WORK TO COMPLETE:
Go through the lines below. Copy those with "FreeCAD".
((
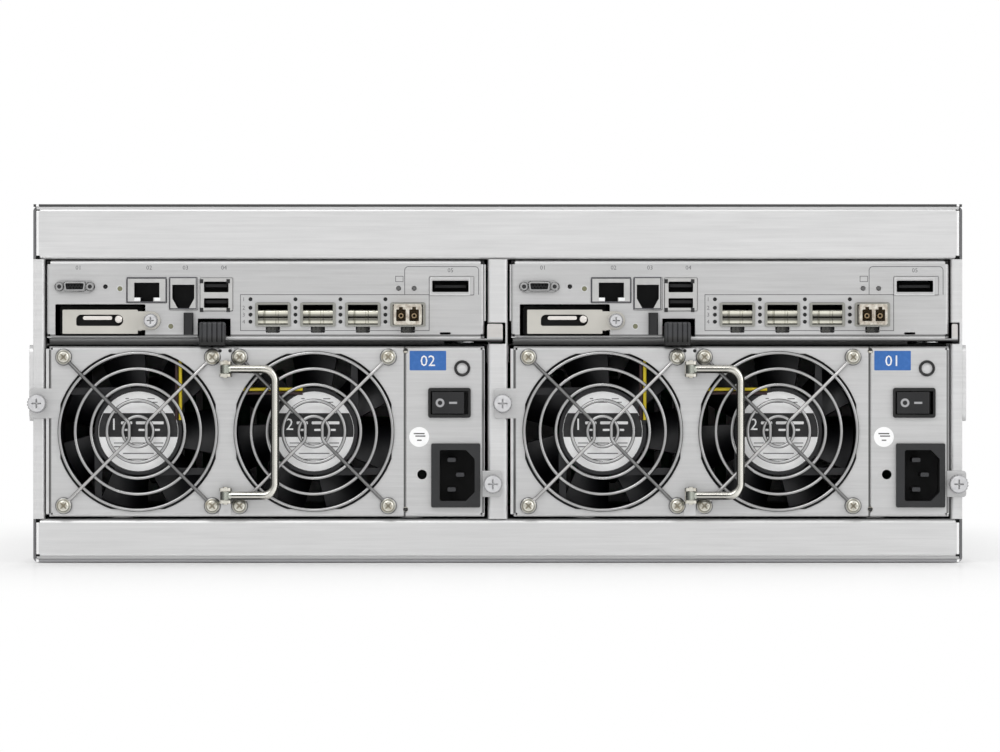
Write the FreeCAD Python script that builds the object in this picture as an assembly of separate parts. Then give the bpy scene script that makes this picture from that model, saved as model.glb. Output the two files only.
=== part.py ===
import FreeCAD, Part
import math
import os

from FreeCAD import Vector

# Rack disk shelf enclosure, 4U, millimetres.
# X runs to the right seen from the rear, Y from the rear towards the front, Z up.
# The origin is the middle of the bounding box at the floor.
# A module is drawn in its own frame: u from its bay's middle line, v from its underside.

# ---- driving dimensions: chassis --------------------------------------------------
chassis_width = 447.0
chassis_height = 172.2
chassis_depth = 507.0
sheet = 1.2                    # chassis sheet
bend = 1.0                     # inside bend radius
top_bar_height = 26.5          # blank panel above the controllers
bottom_bar_height = 20.7       # blank panel under the power supplies
side_column = 5.5              # rear return of each side wall
centre_column = 9.6            # rear face of the centre divider
column_return = 14.0
drive_bay_depth = 195.0        # midplane board to the front plane
board_thickness = 2.4
board_edge_gap = 1.0           # board to the side walls
board_edge_height = 2.0        # board to the sheets above and below it
panel_gap = 0.25               # between chassis sheets that are screwed, not welded
corner_gap = 0.3               # between a sheet and the inside of a bend
lip_depth = 12.0
cover_flange = 10.0
cover_screw = 1.6
cover_screw_head = 3.0
cover_screw_steps = (0.06, 0.29, 0.52, 0.75, 0.97)     # shares of the depth
countersink_gap = 0.1
divider_vent = (36.0, 6.0)     # length, half height
divider_vent_levels = (25.0, 60.0)
divider_vent_pitch = 60.0
divider_vent_count = 4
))
OUTPUT BELOW:
Write the FreeCAD Python script that builds the object in this picture as an assembly of separate parts. Then give the bpy scene script that makes this picture from that model, saved as model.glb. Output the two files only.
import FreeCAD, Part
from FreeCAD import Vector